By now of course I would trade one row of 6 missiles on the belly for 3 RVV-BD missiles, and the outer wing pylons might get RVV-MD (R-73s) and the inner missile pylon RVV-SD(R-77) in new digital form, and I would look to upgrade some of the radars to AESA together with Mig...
Probably look at engine upgrades as well to improve fuel efficiency and power.
The engines of the Mig-31 share a heritage with the engines of the Il-76, so the changes made to the engines in the IL-476 could be applied to the engines in the Mig-31 to increase thrust and reduce fuel consumption.
Wow! infact that's what one Russian Air Force General also said about Mig-31s defending Iraq during the Operation Desert Fox in late 90s. Do not know the details, but he surely mentioned that if Mig-31 was defending Iraq then it would have been a different game all together.
Infact RuAF is itself going for upgrades on its 31s going all the way to 2020s. 31s armed with Novator the Awacs killer missile would be a fearsome theater to hover around in.
The Mig-31 is designed to operate in groups of four with their radars linked together via a datalink.
The four aircraft would fly in an enormous formation in a line with 200km between each aircraft.
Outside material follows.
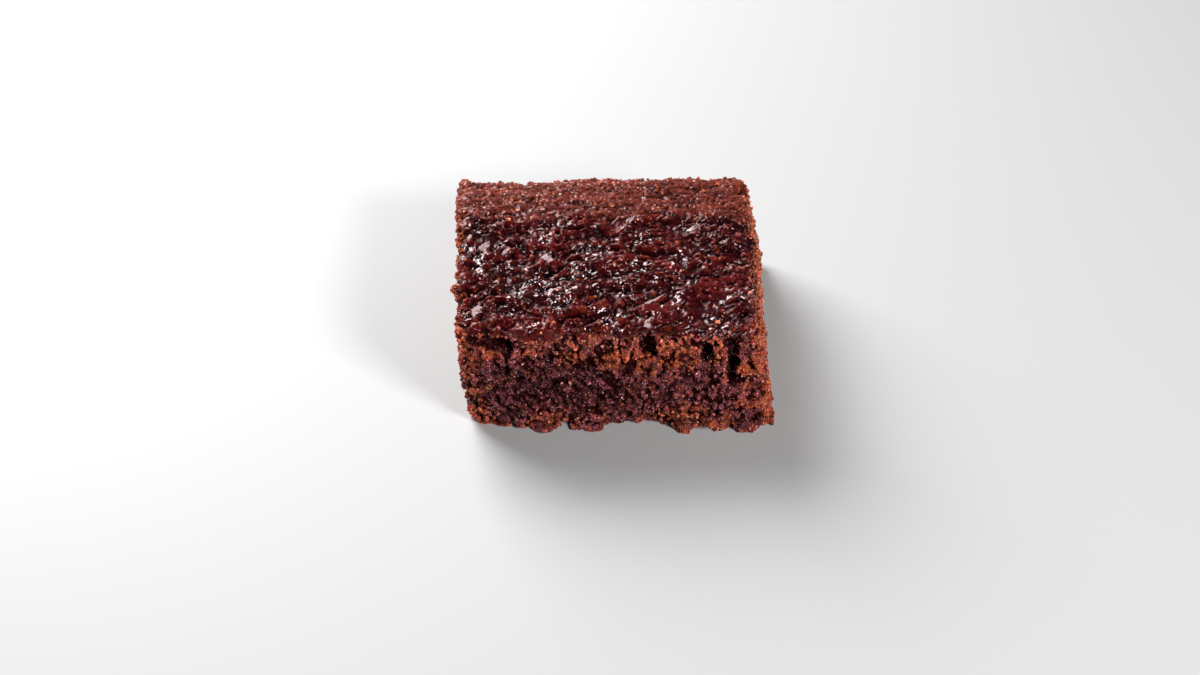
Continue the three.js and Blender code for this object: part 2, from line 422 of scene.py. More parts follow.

Together the four aircraft covered a frontage of 1,000km across that was 200km deep where the radars could detect targets.
Their primary targets were the bombers before they released their cruise missiles with the job of chasing down any cruise missiles that might have been launched before they get anywhere near their targets.
Even without any armament modification a flight of Mig-31s can seriously deplete a cruise missile attack before it even starts.
And that is the point... layers.
No one layer will be perfect... BUK might only have a 50% change of shooting down a cruise missile, but careful concealment of its existence might mean a cruise missile attack might cross over two or three BUK batteries on its way to its target which could mean the 10 missiles fired to overwhelm a specific SAM site might result in 6 missiles arriving with the target dealing with those.
Once the enemy is alerted then the airforce suddenly comes in to play too.